The governor immediately dissolved the House. But the committee met the next day and prepared a circular to the colonies containing a copy of the resolutions, with a request that they might be laid before their assemblies, and asking them to appoint "some person or persons of their respective bodies to communicate from time to time with the Virginia committee." Mr. Jefferson is said to have believed that this was the germ of colonial union. But whether it was or not, it is proof of a kindredness of sentiment, and a preparedness for union and action in Virginia and Massachusetts. And this sentiment soon reached all the colonies.

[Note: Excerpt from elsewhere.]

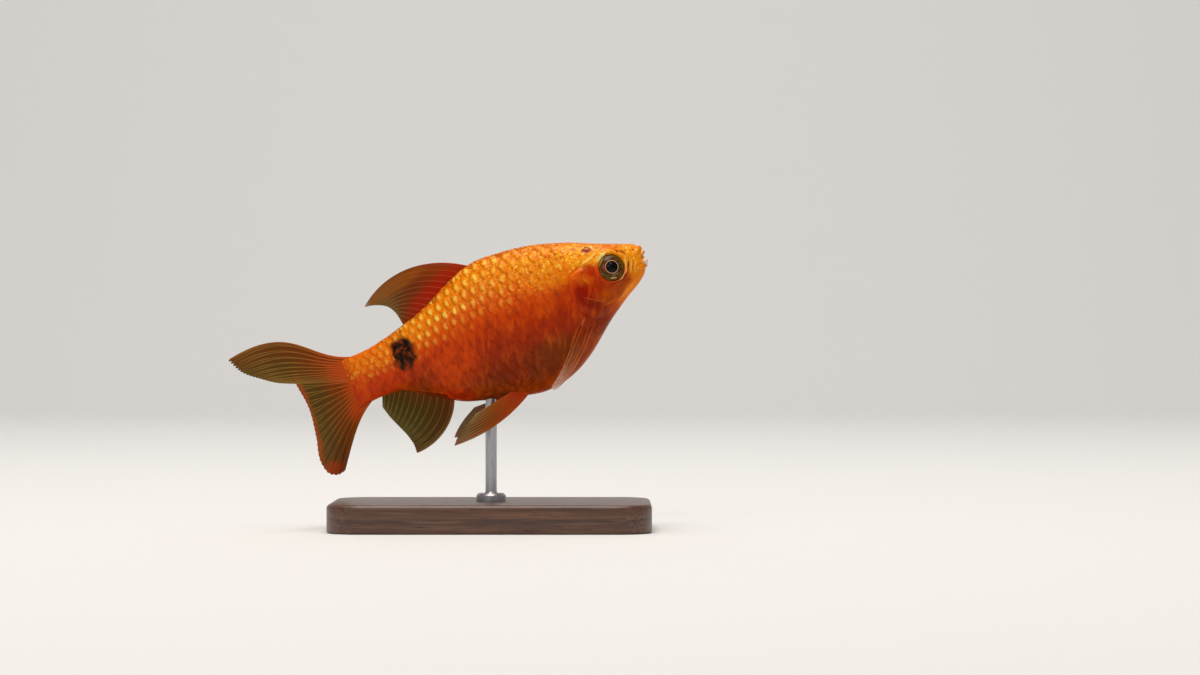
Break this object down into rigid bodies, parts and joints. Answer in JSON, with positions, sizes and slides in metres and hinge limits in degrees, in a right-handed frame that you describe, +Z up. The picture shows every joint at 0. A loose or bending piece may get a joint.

During the spring session of the Burgesses in 1774, the news of the Boston port bill reached Virginia. Mr. Jefferson, believing that something startling should be done to arouse the people to a sense of the danger to their liberties, gathered about him a few kindred spirits in consultation. They agreed upon a resolution appointing a day of fasting and prayer. And as the Boston port bill was to go into operation the first of June, they fixed upon that day for a public fast day. They consulted with some of the older and more religious members, and got such a good understanding that it was agreed to without a dissenting vote. So on the day that the port of Boston was blockaded by British assumption of power, the people of Virginia were praying for the people of Boston and the preservation of their liberties. Mr. Jefferson said: "If the pulse of the people beat calmly under such an experiment by the new and until now unheard of executive power of the British Parliament, another and another will be tried, till the measure of despotism be filled up."